Economic growth: During last month’s budget debate in parliament, Simsek conceded the government had failed in its growth target. He said the growth rate in the third quarter of 2014 was 1.7%, below the 2.2% projection, due to contraction in the agricultural sector, adding that the year-end figure, which is yet to be announced, would be close to the revised target of 3.3%.
The minister means the growth rate would be less than 3.3%. The overall 2.8% rate in the first three quarters is already an indication that the 3.3% target is difficult to attain.
Debt: The public debt stock was 33.1% of GDP in 2014, down from a staggering 74% in 2002. Simsek said, “Our debt burden as of 2014 is about a third of the average in the eurozone and almost half of the Maastricht criteria.”
The 2015 outlook
In sum, the 2014 figures illustrate a major deviation from the targets.
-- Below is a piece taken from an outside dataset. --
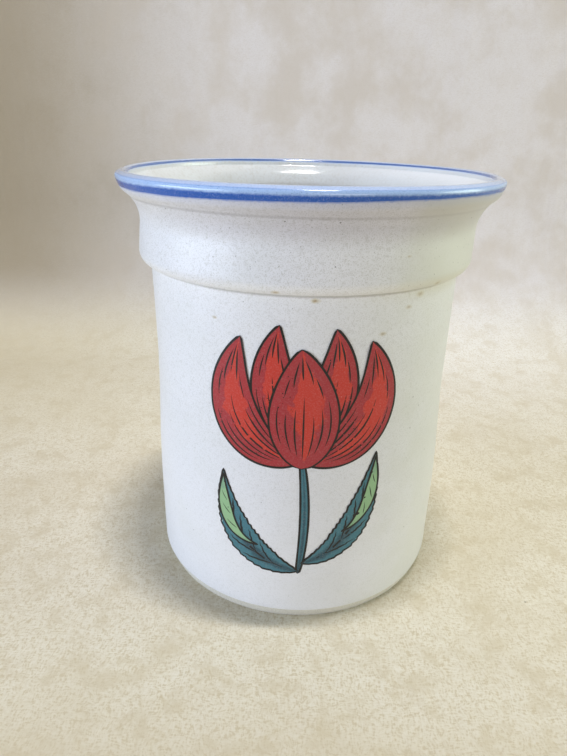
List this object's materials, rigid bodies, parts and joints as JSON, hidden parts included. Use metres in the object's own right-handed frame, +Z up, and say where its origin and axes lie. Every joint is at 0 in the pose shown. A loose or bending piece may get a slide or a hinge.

The government failed in many key areas such as inflation, growth, national income and exports. In 2015, however, the fall in oil prices is expected to have a downward effect also on natural gas prices and further alleviate Turkey, which is burdened with hefty energy spending.
The middle-term economic program was based on the projection that the average oil price would be $101.90. The prices have now fallen below $50. If the low trend continues, Turkey is likely to see significant improvement in an array of economic indicators, from the current account deficit to inflation, enjoying a good year after the bad one.
The World Bank’s outlook for Turkey is similarly optimistic, predicting that falling oil prices would boost economic growth and help decrease the current account deficit and inflation.
But Oran, the CHP lawmaker, has a different vantage point. “In their 2014 assessments and 2015 projections for Turkey, all reliable local and foreign observers focus on anticipations of stagnation and unemployment. Almost all of them highlight [the need for] stability and [investor] confidence,” he told Al-Monitor in an email. “In a Turkey that is fast drifting away from democracy and the rule of law as its political structure decays and social tensions increase, the reins of the economy have already slipped loose.”